Not Me but Through Me
2022
MDF relief print and child's tempera paint stick child drawings on newsprint wheat-pasted in barn studio, Art Farm Nebraska
8' x 8'
The labor of motherhood and of farming rely on repetitive cycles; feeding, waste disposal, and nurturing what is being grown. Care-giving as labor runs afoul of our society's emphasis on productivity and output. The stressing of linear work- work with a beginning, middle, and end- often leaves caretakers of children feeling devalued and disenfranchised. This holds doubly true for child-reares who are farmers and ranchers.
As I researched farming for a separate project I delved into Country Women, a magazine for women farmers of the 1970’s. I was struck by the poems, writings, and half realized drawings created by women 50 years my predecessors. Their musings were prescient of my own experience and anguish. Was accomplishing a creative pursuit while mothering and farming even possible? From the magazine I pulled every text describing work, labor, and mothering. The results were metaphors about circles, images of handcuffs, and vows to break free of the linear production of capitalism.

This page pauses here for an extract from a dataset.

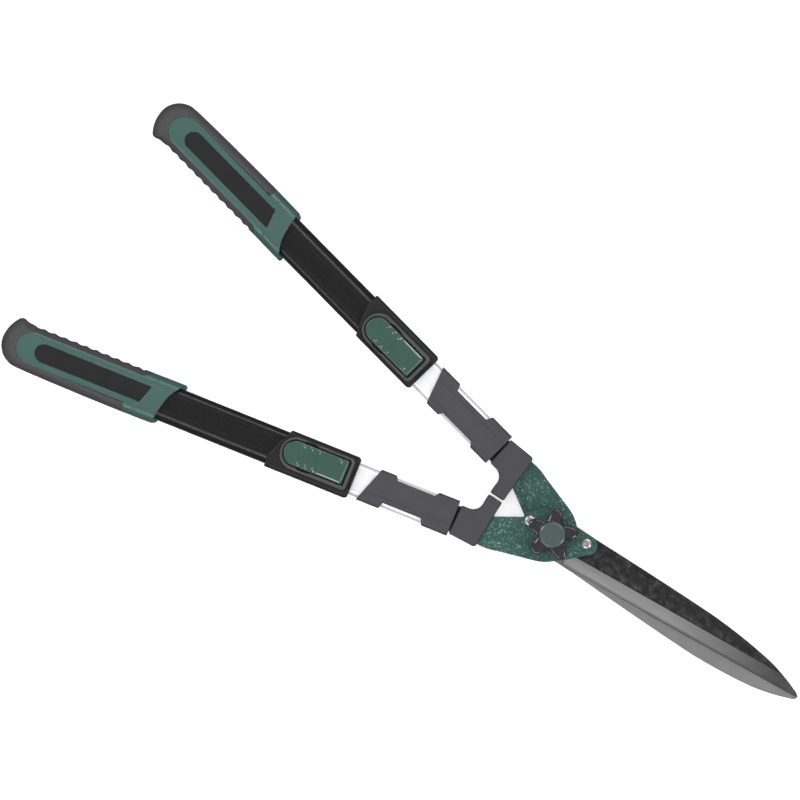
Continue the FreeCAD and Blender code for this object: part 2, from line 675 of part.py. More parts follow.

Not Me But Through Me uses printmaking to stress the mundane repetitiveness of both farming and child rearing. Childcare became an integral process to creating the installation. The work was made collaboratively with my own child who was tasked with drawing while I worked. The process of keeping my child occupied fueling the creation of the installation. The shape of the work references not just the nature of the labor it depicts but the process of birth itself, acting as a portal through which our children pass and around which our creation must orbit.